** START **

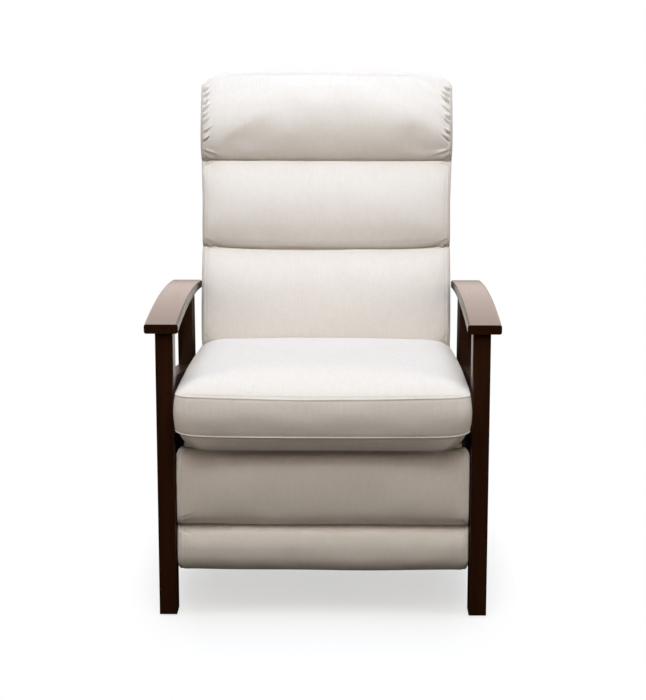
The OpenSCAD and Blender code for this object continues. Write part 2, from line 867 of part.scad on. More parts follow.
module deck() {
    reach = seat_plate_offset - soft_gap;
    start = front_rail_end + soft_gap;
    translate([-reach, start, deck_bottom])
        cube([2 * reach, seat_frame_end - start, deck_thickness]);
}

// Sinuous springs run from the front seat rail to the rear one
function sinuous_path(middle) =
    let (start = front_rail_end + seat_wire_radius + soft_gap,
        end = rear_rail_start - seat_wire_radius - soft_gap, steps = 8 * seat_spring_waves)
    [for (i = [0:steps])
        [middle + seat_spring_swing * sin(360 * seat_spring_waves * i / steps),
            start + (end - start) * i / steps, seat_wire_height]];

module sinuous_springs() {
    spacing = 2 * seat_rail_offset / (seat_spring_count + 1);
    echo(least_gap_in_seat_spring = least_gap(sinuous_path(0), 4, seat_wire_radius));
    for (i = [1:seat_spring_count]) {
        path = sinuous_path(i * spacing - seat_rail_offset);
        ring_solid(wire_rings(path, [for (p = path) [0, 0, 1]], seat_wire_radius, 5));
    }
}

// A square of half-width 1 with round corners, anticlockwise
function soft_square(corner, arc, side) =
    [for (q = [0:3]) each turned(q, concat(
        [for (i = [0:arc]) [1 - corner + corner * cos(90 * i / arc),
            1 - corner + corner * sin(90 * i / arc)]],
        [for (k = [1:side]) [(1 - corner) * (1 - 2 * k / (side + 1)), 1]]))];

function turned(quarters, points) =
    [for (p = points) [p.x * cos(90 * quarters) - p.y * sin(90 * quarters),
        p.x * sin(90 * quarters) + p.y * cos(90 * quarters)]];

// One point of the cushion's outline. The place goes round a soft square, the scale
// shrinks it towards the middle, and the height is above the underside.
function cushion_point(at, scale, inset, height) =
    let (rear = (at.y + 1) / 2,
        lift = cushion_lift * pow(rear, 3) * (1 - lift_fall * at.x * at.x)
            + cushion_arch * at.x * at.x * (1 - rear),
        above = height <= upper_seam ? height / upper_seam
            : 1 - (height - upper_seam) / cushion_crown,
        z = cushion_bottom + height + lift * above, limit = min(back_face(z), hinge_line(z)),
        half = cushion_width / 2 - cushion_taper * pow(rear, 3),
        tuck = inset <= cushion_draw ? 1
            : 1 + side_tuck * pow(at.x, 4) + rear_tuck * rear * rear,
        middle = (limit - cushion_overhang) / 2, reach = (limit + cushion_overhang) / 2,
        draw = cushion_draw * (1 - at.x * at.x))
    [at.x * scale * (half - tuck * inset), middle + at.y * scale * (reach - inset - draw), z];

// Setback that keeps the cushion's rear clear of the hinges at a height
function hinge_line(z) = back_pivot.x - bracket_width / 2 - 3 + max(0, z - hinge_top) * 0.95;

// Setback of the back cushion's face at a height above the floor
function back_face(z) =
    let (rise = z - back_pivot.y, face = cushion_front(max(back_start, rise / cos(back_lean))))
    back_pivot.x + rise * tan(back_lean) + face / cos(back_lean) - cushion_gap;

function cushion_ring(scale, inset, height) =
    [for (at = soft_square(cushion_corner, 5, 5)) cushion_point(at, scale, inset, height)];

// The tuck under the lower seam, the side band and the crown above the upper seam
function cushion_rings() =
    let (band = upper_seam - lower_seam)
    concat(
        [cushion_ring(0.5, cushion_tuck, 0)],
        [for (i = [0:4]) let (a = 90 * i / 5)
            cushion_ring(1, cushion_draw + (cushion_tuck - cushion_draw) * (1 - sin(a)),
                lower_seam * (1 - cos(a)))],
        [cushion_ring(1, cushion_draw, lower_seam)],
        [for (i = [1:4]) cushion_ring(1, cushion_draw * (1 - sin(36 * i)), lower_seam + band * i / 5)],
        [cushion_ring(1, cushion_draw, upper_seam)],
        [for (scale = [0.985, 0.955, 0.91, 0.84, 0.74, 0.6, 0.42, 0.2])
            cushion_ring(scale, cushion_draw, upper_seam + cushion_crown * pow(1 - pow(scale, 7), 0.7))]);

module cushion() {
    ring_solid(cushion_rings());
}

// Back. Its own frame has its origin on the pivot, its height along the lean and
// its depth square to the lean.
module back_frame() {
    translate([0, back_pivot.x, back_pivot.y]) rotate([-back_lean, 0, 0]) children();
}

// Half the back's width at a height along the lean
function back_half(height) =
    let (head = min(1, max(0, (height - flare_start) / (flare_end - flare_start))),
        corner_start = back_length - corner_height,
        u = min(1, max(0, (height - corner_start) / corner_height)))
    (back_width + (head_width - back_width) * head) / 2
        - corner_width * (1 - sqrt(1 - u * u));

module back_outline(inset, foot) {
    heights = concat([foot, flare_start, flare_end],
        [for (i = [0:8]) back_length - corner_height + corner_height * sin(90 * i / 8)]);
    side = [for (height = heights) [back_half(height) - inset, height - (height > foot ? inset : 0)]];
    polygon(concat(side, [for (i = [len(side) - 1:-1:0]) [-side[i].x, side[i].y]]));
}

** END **

[WHAT TO PRODUCE] Write down the full listing again, exactly.

[SOLUTION FOR THIS EXERCISE]
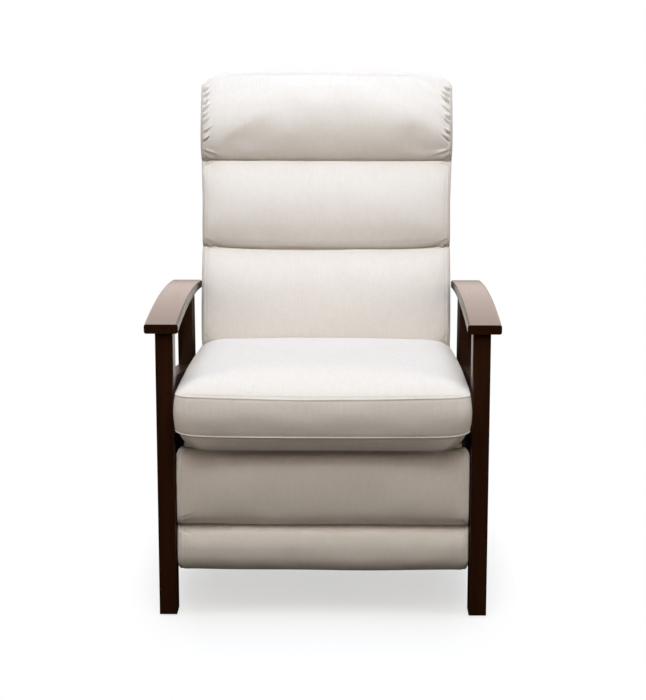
The OpenSCAD and Blender code for this object continues. Write part 2, from line 867 of part.scad on. More parts follow.
module deck() {
    reach = seat_plate_offset - soft_gap;
    start = front_rail_end + soft_gap;
    translate([-reach, start, deck_bottom])
        cube([2 * reach, seat_frame_end - start, deck_thickness]);
}

// Sinuous springs run from the front seat rail to the rear one
function sinuous_path(middle) =
    let (start = front_rail_end + seat_wire_radius + soft_gap,
        end = rear_rail_start - seat_wire_radius - soft_gap, steps = 8 * seat_spring_waves)
    [for (i = [0:steps])
        [middle + seat_spring_swing * sin(360 * seat_spring_waves * i / steps),
            start + (end - start) * i / steps, seat_wire_height]];

module sinuous_springs() {
    spacing = 2 * seat_rail_offset / (seat_spring_count + 1);
    echo(least_gap_in_seat_spring = least_gap(sinuous_path(0), 4, seat_wire_radius));
    for (i = [1:seat_spring_count]) {
        path = sinuous_path(i * spacing - seat_rail_offset);
        ring_solid(wire_rings(path, [for (p = path) [0, 0, 1]], seat_wire_radius, 5));
    }
}

// A square of half-width 1 with round corners, anticlockwise
function soft_square(corner, arc, side) =
    [for (q = [0:3]) each turned(q, concat(
        [for (i = [0:arc]) [1 - corner + corner * cos(90 * i / arc),
            1 - corner + corner * sin(90 * i / arc)]],
        [for (k = [1:side]) [(1 - corner) * (1 - 2 * k / (side + 1)), 1]]))];

function turned(quarters, points) =
    [for (p = points) [p.x * cos(90 * quarters) - p.y * sin(90 * quarters),
        p.x * sin(90 * quarters) + p.y * cos(90 * quarters)]];

// One point of the cushion's outline. The place goes round a soft square, the scale
// shrinks it towards the middle, and the height is above the underside.
function cushion_point(at, scale, inset, height) =
    let (rear = (at.y + 1) / 2,
        lift = cushion_lift * pow(rear, 3) * (1 - lift_fall * at.x * at.x)
            + cushion_arch * at.x * at.x * (1 - rear),
        above = height <= upper_seam ? height / upper_seam
            : 1 - (height - upper_seam) / cushion_crown,
        z = cushion_bottom + height + lift * above, limit = min(back_face(z), hinge_line(z)),
        half = cushion_width / 2 - cushion_taper * pow(rear, 3),
        tuck = inset <= cushion_draw ? 1
            : 1 + side_tuck * pow(at.x, 4) + rear_tuck * rear * rear,
        middle = (limit - cushion_overhang) / 2, reach = (limit + cushion_overhang) / 2,
        draw = cushion_draw * (1 - at.x * at.x))
    [at.x * scale * (half - tuck * inset), middle + at.y * scale * (reach - inset - draw), z];

// Setback that keeps the cushion's rear clear of the hinges at a height
function hinge_line(z) = back_pivot.x - bracket_width / 2 - 3 + max(0, z - hinge_top) * 0.95;

// Setback of the back cushion's face at a height above the floor
function back_face(z) =
    let (rise = z - back_pivot.y, face = cushion_front(max(back_start, rise / cos(back_lean))))
    back_pivot.x + rise * tan(back_lean) + face / cos(back_lean) - cushion_gap;

function cushion_ring(scale, inset, height) =
    [for (at = soft_square(cushion_corner, 5, 5)) cushion_point(at, scale, inset, height)];

// The tuck under the lower seam, the side band and the crown above the upper seam
function cushion_rings() =
    let (band = upper_seam - lower_seam)
    concat(
        [cushion_ring(0.5, cushion_tuck, 0)],
        [for (i = [0:4]) let (a = 90 * i / 5)
            cushion_ring(1, cushion_draw + (cushion_tuck - cushion_draw) * (1 - sin(a)),
                lower_seam * (1 - cos(a)))],
        [cushion_ring(1, cushion_draw, lower_seam)],
        [for (i = [1:4]) cushion_ring(1, cushion_draw * (1 - sin(36 * i)), lower_seam + band * i / 5)],
        [cushion_ring(1, cushion_draw, upper_seam)],
        [for (scale = [0.985, 0.955, 0.91, 0.84, 0.74, 0.6, 0.42, 0.2])
            cushion_ring(scale, cushion_draw, upper_seam + cushion_crown * pow(1 - pow(scale, 7), 0.7))]);

module cushion() {
    ring_solid(cushion_rings());
}

// Back. Its own frame has its origin on the pivot, its height along the lean and
// its depth square to the lean.
module back_frame() {
    translate([0, back_pivot.x, back_pivot.y]) rotate([-back_lean, 0, 0]) children();
}

// Half the back's width at a height along the lean
function back_half(height) =
    let (head = min(1, max(0, (height - flare_start) / (flare_end - flare_start))),
        corner_start = back_length - corner_height,
        u = min(1, max(0, (height - corner_start) / corner_height)))
    (back_width + (head_width - back_width) * head) / 2
        - corner_width * (1 - sqrt(1 - u * u));

module back_outline(inset, foot) {
    heights = concat([foot, flare_start, flare_end],
        [for (i = [0:8]) back_length - corner_height + corner_height * sin(90 * i / 8)]);
    side = [for (height = heights) [back_half(height) - inset, height - (height > foot ? inset : 0)]];
    polygon(concat(side, [for (i = [len(side) - 1:-1:0]) [-side[i].x, side[i].y]]));
}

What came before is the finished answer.